Tools for this period — not administration.

Hat tip Zero Hedge and Sovereign Man.

Online privacy is becoming more important by the day. And nobody is going to give it to you, you have to take steps yourself to secure it.

Below are five different tools and services that will get you started:
1. Tor Browser

Tor is a great weapon in the fight for online anonymity as it allows you to surf the web without giving up your location and other personal data to the websites you visit.

The Tor Browser Bundle is the easiest and most secure way to get started; simply download it, and start surfing the web with the Tor Browser. It’s available for Windows, Mac, and Linux.
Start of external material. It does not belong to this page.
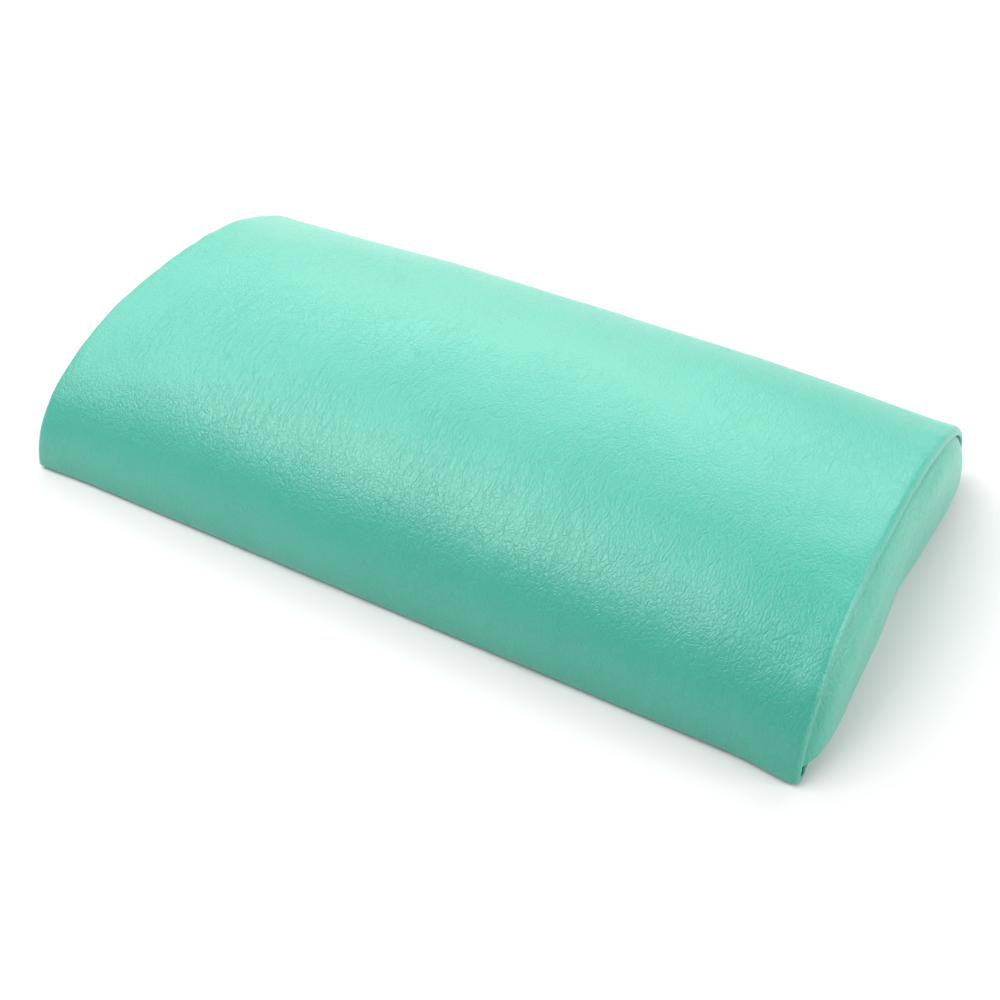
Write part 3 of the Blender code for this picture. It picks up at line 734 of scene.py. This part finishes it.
def direction(around, above):
    """Unit vector towards a place round the pillow: 0 degrees is the front and 90 the right."""
    around, above = math.radians(around), math.radians(above)
    return Vector((math.sin(around) * math.cos(above), -math.cos(around) * math.cos(above), math.sin(above)))


def softbox(name, around, above, distance, size, radiance):
    """A soft rectangular light that faces the pillow."""
    data = bpy.data.lights.new(name, "AREA")
    data.shape = "RECTANGLE"
    data.size, data.size_y = size
    data.energy = radiance * math.pi * size[0] * size[1]
    light = bpy.data.objects.new(name, data)
    light.location = direction(around, above) * distance
    light.rotation_euler = direction(around, above).to_track_quat("Z", "Y").to_euler()
    bpy.context.scene.collection.objects.link(light)


def make_lights():
    """A ring of softboxes, brightest over the left shoulder, round the back, and at the right end."""
    softbox("key_softbox", -45, 60, 1.5, (1.1, 1.1), 5.4)
    softbox("left_softbox", -90, 45, 1.6, (1.0, 1.0), 1.6)
    softbox("back_left_softbox", -120, 35, 1.8, (1.0, 0.9), 2.2)
    softbox("back_softbox", -152, 38, 1.85, (1.0, 0.8), 3.8)
    softbox("back_low_softbox", -152, 14, 1.9, (1.2, 0.8), 0.8)
    softbox("back_right_softbox", 170, 45, 1.8, (1.1, 1.0), 3.7)
    softbox("right_softbox", 100, 28, 1.7, (0.9, 0.9), 6.8)
    world = bpy.data.worlds.new("studio")
    bpy.context.scene.world = world
    world.use_nodes = True
    world.node_tree.nodes["Background"].inputs["Color"].default_value = (1, 1, 1, 1)
    world.node_tree.nodes["Background"].inputs["Strength"].default_value = 0.03
    bpy.context.scene.view_settings.view_transform = "Standard"


def make_camera():
    """A long lens from the front right, a little above, with the whole pillow in view."""
    back = direction(29.5, 39.7)
    right = (-back).cross(Vector((0, 0, 1))).normalized()
    up = right.cross(-back)
    axes = Matrix((right, up, back)).transposed() @ Matrix.Rotation(math.radians(0.23), 3, "Z")
    data = bpy.data.cameras.new("camera")
    data.lens = 54.2
    data.shift_x, data.shift_y = 0.0014, -0.030
    camera = bpy.data.objects.new("camera", data)
    camera.matrix_world = Matrix.Translation(back * 1.879 * 2 * HALF_LENGTH) @ axes.to_4x4()
    bpy.context.scene.collection.objects.link(camera)
    bpy.context.scene.camera = camera


make_camera()
make_lights()
make_stage()
main()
Note: Tor is packaged for Debian. Use that. For Fedora, the following will work

Fedora 16/17 and EL6 packages

For Fedora 16, Fedora 17, RHEL 6 (and clones), use following repo file – substitute DISTRIBUTION with one of the following: fc/16, fc/17 or el/6 according to your distribution.

[tor]
name=Tor experimental repo
enabled=1
baseurl=http://deb.torproject.org/torproject.org/rpm/DISTRIBUTION/$basearch/
gpgcheck=1
gpgkey=http://deb.torproject.org/torproject.org/rpm/RPM-GPG-KEY-torproject.org.asc

[tor-source]
name=Tor experimental source repo
enabled=1
autorefresh=0
baseurl=http://deb.torproject.org/torproject.org/rpm/DISTRIBUTION/SRPMS
gpgcheck=1
gpgkey=http://deb.torproject.org/torproject.org/rpm/RPM-GPG-KEY-torproject.org.asc

The keys’s fingerprint should be (for RPM-GPG-KEY-torproject.org.asc above, yum will ask about the fingerprint):

3B9E EEB9 7B1E 827B CF0A 0D96 8AF5 653C 5AC0 01F1

Once you have the repo file, install Tor using (yum will ask about the key’s fingerprint the first time):

yum install tor

Start Tor using:

service tor start

2. Duck Duck Go

If you want privacy, don’t search with Google.

Google store all of your searches to customize ads for you, but even worse, they can hand over the whole list of searches to any government agency that are curious about what you’ve been looking at for the last couple years.

A better alternative is Duck Duck Go, a completely anonymous search engine that does not store any information about you or your searches. The search results are essentially identical to Google’s, so there’s no loss of quality.

3. HTTPS Everywhere

HTTPS Everywhere is a plug-in for Firefox and Google Chrome that tries to force a website to connect in secure mode, thus encrypting your traffic with the website you are visiting. This makes your browsing more secure because it prevents eavesdropping thieves or state-mafia from intercepting your unencrypted Internet traffic.

4. Cryptocat

Cryptocat is an encrypted chat that beats Facebook and Skype when it comes to security and privacy. If you want to chat in private then this is one simple solution. It’s also open source, which means you can see the full code and be sure there are no government “backdoors” built in.

Read more about and download Cryptocat here
5. Silent Circle

Silent Circle is a new player on the market, but it is founded by “old” players in the security and encryption industry. One of the founders, Phil Zimmerman, is also the creator of PGP, one of the most-used encryption platforms in the world.

Now, Tod, Cryptocat, Https everywhere and Duck Duck Go are all available as Firefox plugins. Firefox is fairly stable — at least in Linux, I don’t use Windows if there is an alternative — and should be used for must stuff.

The other reason to use Firefox for serious work is that the best free bibliographic system available — zotero — is best used as a firefox plugin — that will talk with Libreoffice or Word. And for most basic statistics, I recommend sofa statistics. If Sofa Statistics cannot solve your problem, then you need to buy a couple of books and learn R. Rkward is useful for managing datasets, but you will probably spend most time in the command line.

Unfortunately Google is useful. It plays nicely with Android (unsurprisingly) and having things like the address book in the cloud and access to google drive and games (entanglement and angry birds). And google docs is probably the best general tool we have at present for team projects. So Cinnamon is useful — because you can access the google products through it. But you need to know that everything you do is being stored there. And the NSA is not interested in your angry bird scores, but your comments at those “hate sites” listed in under politics.

As far as useful blogging tools are concerned, I find that firefox plays nicely with wordpress, and there is a plugin that works with your wordpress.com account. I find firefox a little faster than cinnamon. However, the websites look better in cinnamon.

It’s one of those balance issues. We need to not have the state poking everywhere, and the widespread use of encryption is to be encouraged. But we also need to be able to open things up when necessary. Using two browsers — one for confidential tasks, and one for collabration — makes sense.